The goal was unassisted and honestly, should not have actually worked.

The seemingly uneven calls by the officials continued tonight. Statistics show that all refereeing eventually regresses to a mean, but that’s generally on a larger sample size than a (at most) seven-game series. Tonight’s grievances began with Jamie Oleksiak on a holding call, but the Stars killed that penalty.

Jamie Benn was in full wrecking ball mode, which meant some big ice time for him in the first period.

And which culminated in a really beautiful saucer pass to Joe Pavelski on the Stars’ third shot of the game.

The Stars had a difficult time with finding a resolution to the Brayden Point line. Point is just mind-bogglingly fast. Ondrej Palat found Point on the other side of Jason Dickinson toward the Stars’ net. Point was already ahead and Dickinson put pressure on him, but couldn’t catch him.

With 30 seconds left in the period, the Stars were not able to swing any momentum back their way, if they’d even had it at all.

Shots: Tampa Bay 8, Dallas 3
Score: Tampa Bay 1, Dallas 2

Second Period

A little over a minute into the second period, Jamie Oleksiak took another penalty, this time a tripping against Erik Cernak. There’s only so many times you can give the Lightning a man-advantage before they take advantage of it, and in this game that was one time, because they definitely scored on this opportunity.

And it was Brayden Point again.

Killorn, from behind the net, tried to get the puck back out in front and it bounced off of Andrej Sekera’s stick and Point batted it into the net behind Khudobin. Hard for Khudobin to play baseball when he should be playing hockey.

Roope Hintz was taken down hard by Tyler Johnson and straight into the boards. He went down the tunnel and did not return to the game.

Tyler Seguin got the puck off a pass from Mattias Janmark and rushed the net with two Lightning players on his heels. He couldn’t get the puck off until he was past the net, but it looked like he was trying to bounce it off Vasilevskiy and into the net. He didn’t manage it, but with the net clear, Corey Perry was there to clean up the rebound.

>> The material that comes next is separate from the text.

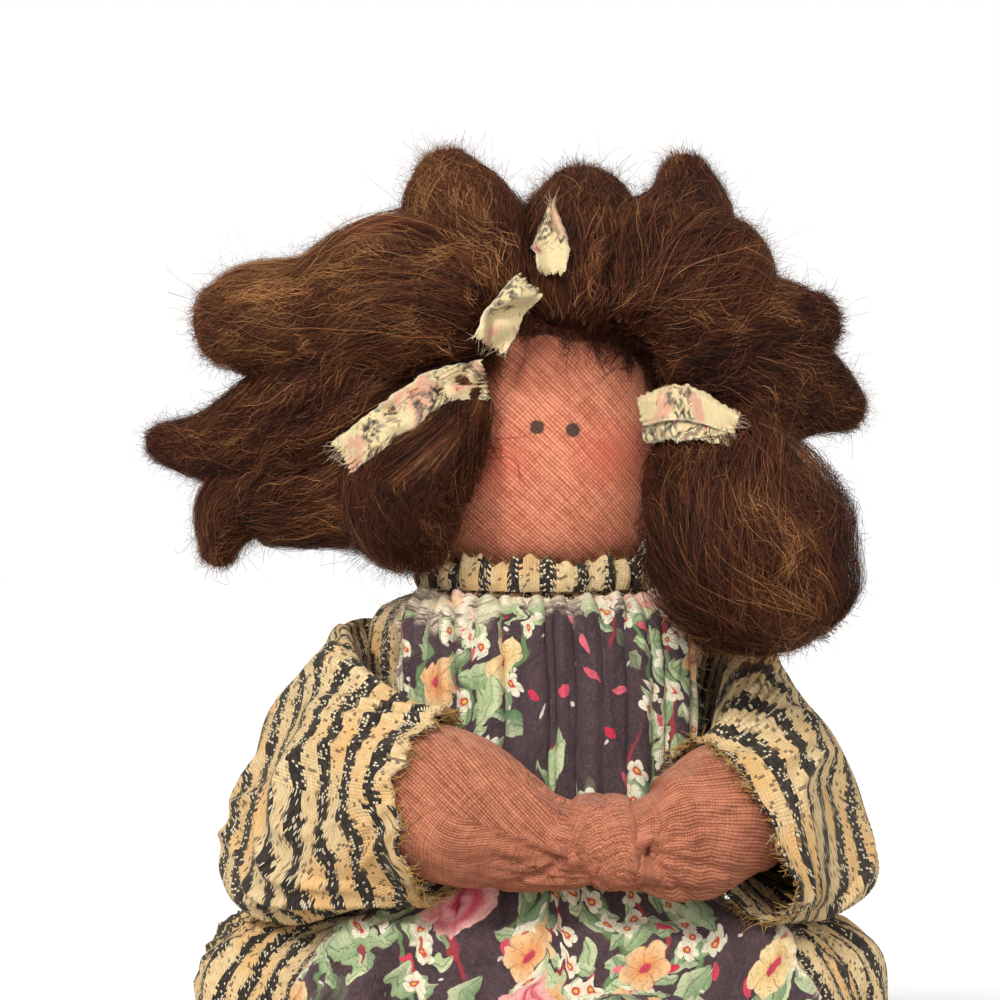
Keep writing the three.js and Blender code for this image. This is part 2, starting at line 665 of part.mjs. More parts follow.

Cernak was called for a penalty, but the Stars were not able to get a shot off on that power play. Then Andrew Cogliano took a hooking penalty against Hedman.

Yanni Gourde was the recipient of a very lucky bounce off of Esa Lindell blocking a shot with his skate from Nikita Kucherov. The puck went straight from Lindell’s skate blade to Gourde, who got the puck behind Khudobin.

Shots: Tampa Bay 15, Dallas 14
Score: Tampa Bay 3, Dallas 3

Third period

Joel Kiviranta got this close to the go-ahead goal about six minutes in:

But instead, Killorn threw the puck on net without even really looking it. Khudobin was flat on the ice and didn’t have it at all. The puck went bar-down over his shoulder. Two things are true at once: the Stars wouldn’t be in the final without Khudobin’s play in the first three rounds and whatever streak he was on seems to most likely be over.

So the Lightning had their first lead of the game about midway through the third.

Pat Maroon took a holding penalty that he seemed to be very upset about, despite it being a textbook case of holding, but he really didn’t need to expend that much emotion about it, because again, the Stars did not get a shot on net.

With a little over eight minutes to go in the third, Pavelski potted his second goal of the night. It was originally credited to Tyler Seguin (who did get another assist), but it actually bounced in off Kevin Shattenkirk’s thigh.

In true “reffing regresses to a mean” fashion, the Stars got away with a few penalties, but then so did the Lightning. Also, at one point, the puck ended up in someone’s pants. Either way, no one else scored in third.

Perry took an interference penalty against Point, who was called for embellishment, in what may or may not have been a weak makeup call. Either way, the 4-on-4 time extended into overtime.

To overtime we go.

Shots: Tampa Bay 32, Dallas 28
Score: Tampa Bay 4, Dallas 4


Thirty-seven seconds into overtime, Seguin took the puck into the Lightning zone and then Mikhail Sergachev committed a holding penalty against him. The Stars then had a 4-on-3 power play.

Unfortunately, the Stars’ power play continues to not be... powerful.

Then Benn took a penalty for tripping when it’s clear from the replay that he did not trip Johnson. Unfortunately, not something you can challenge in hockey at this time.

The Lightning ended up winning the game on the power play from that terrible call when Shattenkirk found the back of the net. The Lightning could win the whole thing tomorrow in Game 5.

Final Shots: Tampa Bay 35, Dallas 30
Final Score: Tampa Bay 5, Dallas 4

Game 5 will begin at 7 p.m. CT tomorrow, Saturday, September 26th.